- EXERCISE DESCRIPTION:
Emit the entire listing verbatim.

--- RECORDED DATA ---

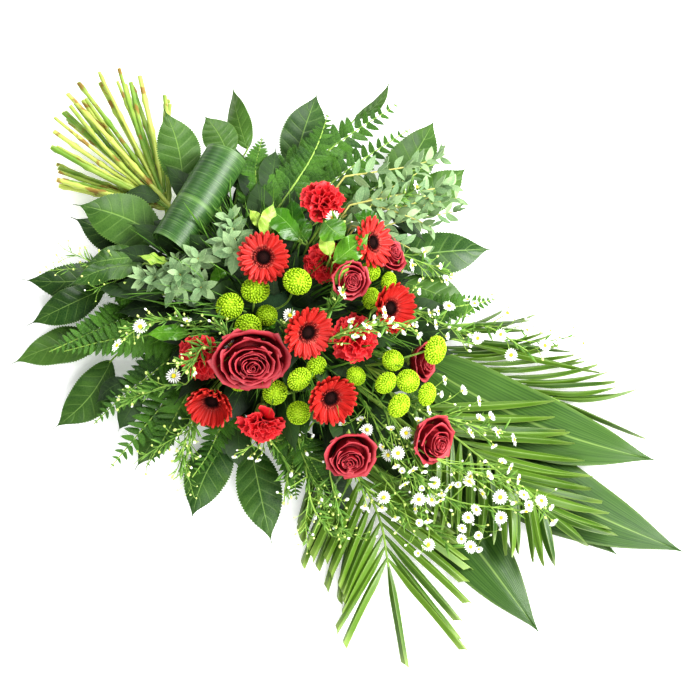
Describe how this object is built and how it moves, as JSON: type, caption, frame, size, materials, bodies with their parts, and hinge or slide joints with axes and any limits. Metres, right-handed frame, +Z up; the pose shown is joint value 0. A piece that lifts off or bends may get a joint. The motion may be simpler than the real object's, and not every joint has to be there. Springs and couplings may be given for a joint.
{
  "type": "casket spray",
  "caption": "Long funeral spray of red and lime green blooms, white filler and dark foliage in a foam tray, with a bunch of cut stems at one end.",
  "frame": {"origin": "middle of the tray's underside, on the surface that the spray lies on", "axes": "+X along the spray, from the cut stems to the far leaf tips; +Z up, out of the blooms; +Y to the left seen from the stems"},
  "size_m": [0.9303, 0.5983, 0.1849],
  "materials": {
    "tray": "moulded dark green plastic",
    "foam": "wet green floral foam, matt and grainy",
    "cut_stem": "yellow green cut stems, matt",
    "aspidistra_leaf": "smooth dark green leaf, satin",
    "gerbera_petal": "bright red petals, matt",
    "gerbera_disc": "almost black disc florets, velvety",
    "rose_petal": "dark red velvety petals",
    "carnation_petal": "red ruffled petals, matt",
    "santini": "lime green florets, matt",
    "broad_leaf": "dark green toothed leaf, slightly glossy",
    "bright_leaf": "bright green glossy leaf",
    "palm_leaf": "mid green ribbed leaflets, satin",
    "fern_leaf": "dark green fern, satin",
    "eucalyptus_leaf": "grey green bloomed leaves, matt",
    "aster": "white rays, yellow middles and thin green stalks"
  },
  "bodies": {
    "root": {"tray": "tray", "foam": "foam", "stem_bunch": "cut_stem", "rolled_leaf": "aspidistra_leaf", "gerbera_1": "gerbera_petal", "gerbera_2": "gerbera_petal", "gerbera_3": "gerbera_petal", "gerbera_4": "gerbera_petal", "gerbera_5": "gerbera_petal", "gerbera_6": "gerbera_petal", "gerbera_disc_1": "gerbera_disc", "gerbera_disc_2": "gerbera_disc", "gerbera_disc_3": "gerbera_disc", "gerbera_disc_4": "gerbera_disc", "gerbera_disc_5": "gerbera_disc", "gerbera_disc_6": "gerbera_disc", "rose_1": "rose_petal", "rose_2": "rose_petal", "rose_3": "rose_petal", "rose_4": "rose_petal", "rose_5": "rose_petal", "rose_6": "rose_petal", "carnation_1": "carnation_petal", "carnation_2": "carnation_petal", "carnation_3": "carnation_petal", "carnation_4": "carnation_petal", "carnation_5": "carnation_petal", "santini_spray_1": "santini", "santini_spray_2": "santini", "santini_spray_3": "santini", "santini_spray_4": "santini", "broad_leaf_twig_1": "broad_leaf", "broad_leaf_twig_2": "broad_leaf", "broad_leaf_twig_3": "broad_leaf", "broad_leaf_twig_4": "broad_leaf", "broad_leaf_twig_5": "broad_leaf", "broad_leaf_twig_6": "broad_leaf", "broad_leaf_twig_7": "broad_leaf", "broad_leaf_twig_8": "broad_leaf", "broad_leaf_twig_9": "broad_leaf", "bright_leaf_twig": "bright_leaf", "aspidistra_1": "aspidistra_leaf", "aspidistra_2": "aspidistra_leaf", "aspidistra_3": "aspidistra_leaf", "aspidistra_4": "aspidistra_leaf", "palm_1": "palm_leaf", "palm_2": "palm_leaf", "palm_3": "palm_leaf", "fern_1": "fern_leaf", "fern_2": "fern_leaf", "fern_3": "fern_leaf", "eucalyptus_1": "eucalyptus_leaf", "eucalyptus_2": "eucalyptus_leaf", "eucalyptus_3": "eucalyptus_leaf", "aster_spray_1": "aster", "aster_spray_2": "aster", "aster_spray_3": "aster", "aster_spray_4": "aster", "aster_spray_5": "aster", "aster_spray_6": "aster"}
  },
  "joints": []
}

---

- COMPLETE ANSWER:
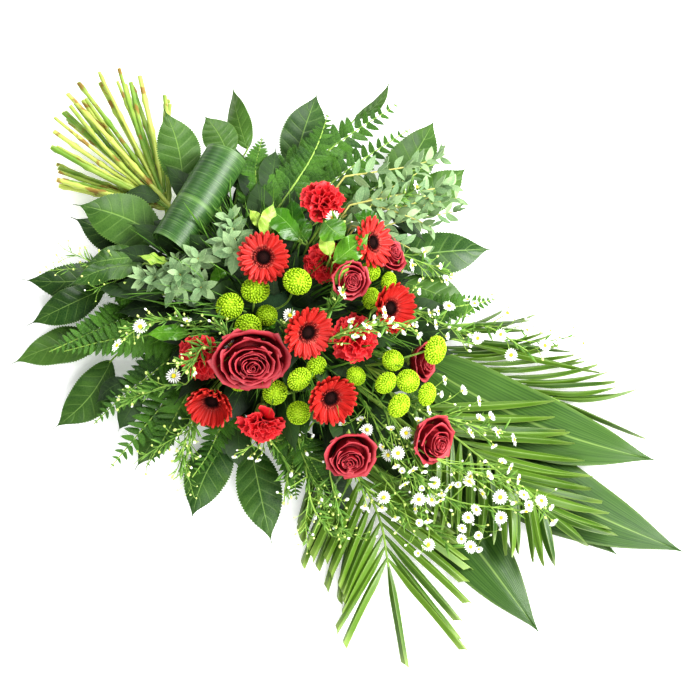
Describe how this object is built and how it moves, as JSON: type, caption, frame, size, materials, bodies with their parts, and hinge or slide joints with axes and any limits. Metres, right-handed frame, +Z up; the pose shown is joint value 0. A piece that lifts off or bends may get a joint. The motion may be simpler than the real object's, and not every joint has to be there. Springs and couplings may be given for a joint.
{
  "type": "casket spray",
  "caption": "Long funeral spray of red and lime green blooms, white filler and dark foliage in a foam tray, with a bunch of cut stems at one end.",
  "frame": {"origin": "middle of the tray's underside, on the surface that the spray lies on", "axes": "+X along the spray, from the cut stems to the far leaf tips; +Z up, out of the blooms; +Y to the left seen from the stems"},
  "size_m": [0.9303, 0.5983, 0.1849],
  "materials": {
    "tray": "moulded dark green plastic",
    "foam": "wet green floral foam, matt and grainy",
    "cut_stem": "yellow green cut stems, matt",
    "aspidistra_leaf": "smooth dark green leaf, satin",
    "gerbera_petal": "bright red petals, matt",
    "gerbera_disc": "almost black disc florets, velvety",
    "rose_petal": "dark red velvety petals",
    "carnation_petal": "red ruffled petals, matt",
    "santini": "lime green florets, matt",
    "broad_leaf": "dark green toothed leaf, slightly glossy",
    "bright_leaf": "bright green glossy leaf",
    "palm_leaf": "mid green ribbed leaflets, satin",
    "fern_leaf": "dark green fern, satin",
    "eucalyptus_leaf": "grey green bloomed leaves, matt",
    "aster": "white rays, yellow middles and thin green stalks"
  },
  "bodies": {
    "root": {"tray": "tray", "foam": "foam", "stem_bunch": "cut_stem", "rolled_leaf": "aspidistra_leaf", "gerbera_1": "gerbera_petal", "gerbera_2": "gerbera_petal", "gerbera_3": "gerbera_petal", "gerbera_4": "gerbera_petal", "gerbera_5": "gerbera_petal", "gerbera_6": "gerbera_petal", "gerbera_disc_1": "gerbera_disc", "gerbera_disc_2": "gerbera_disc", "gerbera_disc_3": "gerbera_disc", "gerbera_disc_4": "gerbera_disc", "gerbera_disc_5": "gerbera_disc", "gerbera_disc_6": "gerbera_disc", "rose_1": "rose_petal", "rose_2": "rose_petal", "rose_3": "rose_petal", "rose_4": "rose_petal", "rose_5": "rose_petal", "rose_6": "rose_petal", "carnation_1": "carnation_petal", "carnation_2": "carnation_petal", "carnation_3": "carnation_petal", "carnation_4": "carnation_petal", "carnation_5": "carnation_petal", "santini_spray_1": "santini", "santini_spray_2": "santini", "santini_spray_3": "santini", "santini_spray_4": "santini", "broad_leaf_twig_1": "broad_leaf", "broad_leaf_twig_2": "broad_leaf", "broad_leaf_twig_3": "broad_leaf", "broad_leaf_twig_4": "broad_leaf", "broad_leaf_twig_5": "broad_leaf", "broad_leaf_twig_6": "broad_leaf", "broad_leaf_twig_7": "broad_leaf", "broad_leaf_twig_8": "broad_leaf", "broad_leaf_twig_9": "broad_leaf", "bright_leaf_twig": "bright_leaf", "aspidistra_1": "aspidistra_leaf", "aspidistra_2": "aspidistra_leaf", "aspidistra_3": "aspidistra_leaf", "aspidistra_4": "aspidistra_leaf", "palm_1": "palm_leaf", "palm_2": "palm_leaf", "palm_3": "palm_leaf", "fern_1": "fern_leaf", "fern_2": "fern_leaf", "fern_3": "fern_leaf", "eucalyptus_1": "eucalyptus_leaf", "eucalyptus_2": "eucalyptus_leaf", "eucalyptus_3": "eucalyptus_leaf", "aster_spray_1": "aster", "aster_spray_2": "aster", "aster_spray_3": "aster", "aster_spray_4": "aster", "aster_spray_5": "aster", "aster_spray_6": "aster"}
  },
  "joints": []
}